Ultimately, it was then-president Barack Obama who decided the matter. Someone noted that the U.S. embassy in Ottawa had already used an Obama cut-out for their July 4th party — one of the most coveted invitations of the year.

Just last week, revelers at a Canadian tourism booth in Austin, Texas indulged themselves with groups photos with the prime minister’s image.

The cut-out cutoff occurred after Conservative Party communications people snitched to the media about the practice and sent out links to the online imagery.

Almost immediately, the Liberal government made the practice verboten.

“We are aware of instances where our missions in the United States had decided to purchase and use these cut-outs,” department spokesperson Michael O’Shaughnessy said in an email.
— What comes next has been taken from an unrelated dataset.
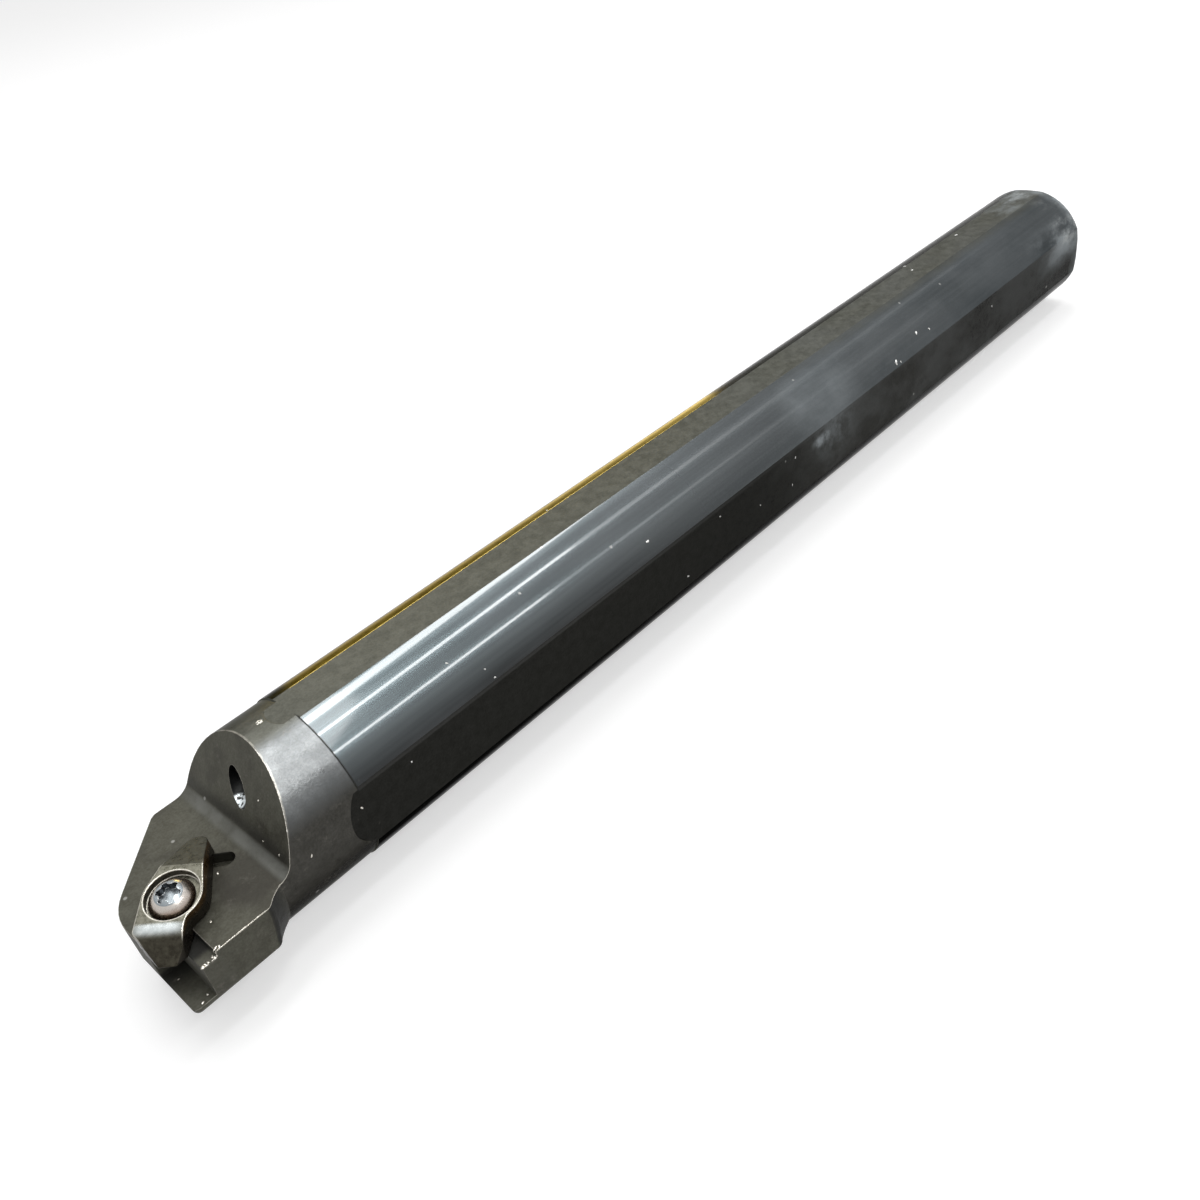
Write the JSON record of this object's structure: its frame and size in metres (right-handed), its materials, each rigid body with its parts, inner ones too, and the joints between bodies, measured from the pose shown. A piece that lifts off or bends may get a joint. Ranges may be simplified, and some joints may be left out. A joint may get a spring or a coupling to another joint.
{
  "type": "boring bar",
  "caption": "Right-hand indexable boring bar with a round coolant-through shank, clamping flats, a flat head platform, an empty insert pocket and a screw-down finger clamp.",
  "frame": {"origin": "centre of the rear end face, on the bar's axis, at the mouth of the coolant port", "axes": "+X along the bar from the cutting head to the rear end; +Z square to the head platform, out of it; -Y is the cutting side"},
  "size_m": [0.3558, 0.0407, 0.0376],
  "materials": {
    "black_oxide_steel": "black oxide on ground and milled steel, oiled, worn bright on the corners",
    "clamp_steel": "satin hardened steel, browned on the sides, bright on the edges",
    "screw_steel": "satin steel with a faint bronze tint"
  },
  "bodies": {
    "bar": {"bar_body": "black_oxide_steel"},
    "clamp_body": {"clamp": "clamp_steel"},
    "screw_body": {"clamp_screw": "screw_steel"}
  },
  "joints": [
    {"name": "clamp_lift", "type": "slide", "parent": "bar", "child": "clamp_body", "axis": [-0.056, -0.168, 0.9842], "range_m": [0, 0.0024]},
    {"name": "screw_turn", "type": "hinge", "parent": "clamp_body", "child": "screw_body", "pos_m": [-0.34745, -0.00853, 0.00604], "axis": [-0.056, -0.168, 0.9842], "range_deg": [0, 1080]}
  ],
  "couplings": [
    {"joint": "screw_turn", "follows": "clamp_lift", "rad_per_m": 7854}
  ]
}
“The missions have been asked to no longer use these for their events.”

The first Trudeau cut-out was a last-minute brain wave by some embassy staffer who ordered the item online from HistoricalCutouts.com, a company based in Wilkes-Barre, Pennsylvania, according to access to information documents ordered by the Conservatives. It cost $147.79, with shipping.

The company’s owner and operator, Stephen Taren, says the Trudeau cut-out is the only one that has any sales power and other prime ministers that the company offers don’t attract much interest from American consumers.

“The Canadian historical cut-outs are not as popular as you may think,” he told CBC. “We probably have sold about 10 to 20 Trudeaus since he became prime minister.”